Apreciamos el hecho de decir aquello que es seguro que vamos a hacer o pensar, porque las personas que nos conocen en profundidad saben que
la responsabilidad con nosotros mismos y con el resto es tomada en serio y nos vincula a nuestros valores. Respetarlos conforma la visión para/con nosotros,
y constituye la reafirmación principal de nuestra identitad.
Una de las supuestas frases atribuidas a Aristóteles que pasó a la posteridad fue la siguiente...:
"El hombre es esclavo de sus palabras y dueño de su silencio". Y precisamente creemos que hacía referencia al hecho de que lo que no se dice preserva del encarcelamiento del anuncio.
Por eso, nos gusta certificar que vamos a hacer algo cuando sabemos con seguridad de su realización. En caso contrario, preferimos callar.
También preferimos el silencio de los otros en tantas otras ocasiones. Por ejemplo, cuando se utiliza el lenguaje para redundar en el vacío. La crítica para sentirse superior, las descalificaciones o la exposición del yo sin trasfondo -que lo único que pretende es competir con otro ego- sin que de ello nazca nada positivo y todo quede inmerso en un gran interrogante: ¿Y qué?.
Preferimos la discreción cuando lo que se baraja son fórmulas prefabricadas que tratan de evitar la incomodidad de la nada. Nos reservamos nuestra opinión cuando sabemos que no puede ser expuesta ante personas que no saben escuchar porque no quieren comprender y que lo único que les importa es exponer SU visión de la realidad porque, volviendo a lo expuesto anteriormente, se lanzan en la competición de quién será el que más razón tenga.
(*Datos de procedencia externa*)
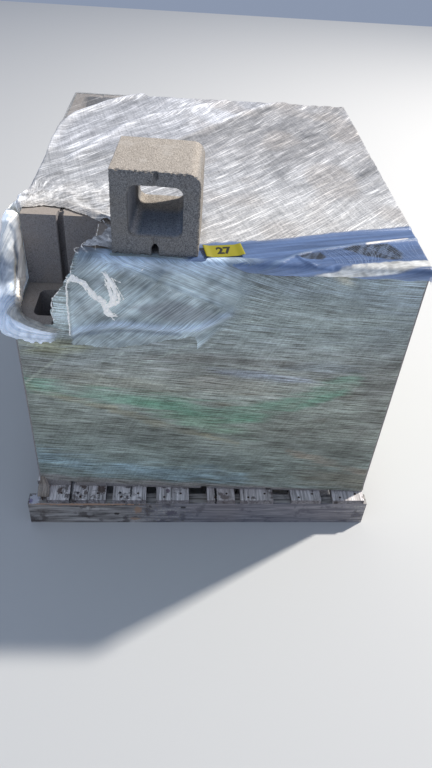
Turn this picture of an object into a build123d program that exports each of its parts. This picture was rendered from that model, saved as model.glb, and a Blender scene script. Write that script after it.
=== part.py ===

Enmudecemos ante el gran circo de las vanidades que se vanaglorian de lo que consideramos vergonzoso y que, de nuevo, no puede ser expuesto porque resulta imposible y vano rebobinar la cinta hasta el génesis de nuestro pensamiento. No queremos compartir con aquellos que nos dejan atónitos con el poco recorrido mental a pesar de tener gran recorrido social (entiéndase, como ejemplo, la ostentación de poder en las cumbres borrascosas de alguna multinacional de más que dudosa trayectoria).
¿Cuántos son los que afirman sin reflexión?
¿Cuántos son los que proclaman sin convicción?
¿Cuántos han sido, son y perdurarán los que mienten, engañan, distorsionan, alaban... y toda la ristra de verbos que persiguen el beneficio propio e inmediato en este teatro del mundo cuando a la hora de la verdad, cuando hay que demostrar, no queda nada de esos hinchados enunciados?
Con el tiempo hemos aprendido que la palabra cumplidora es valorada, pues en nuestro entorno todo es volátil. Y el que cumple, lamentablemente sorprende.
Despreciamos a todos los especímenes que hablan sin tener conciencia pero mucha pompa. No soportamos a aquellos cuyas palabras se las lleva el viento mientras van esparciendo sonidos que se pierden y adquieren un sentido inexistente.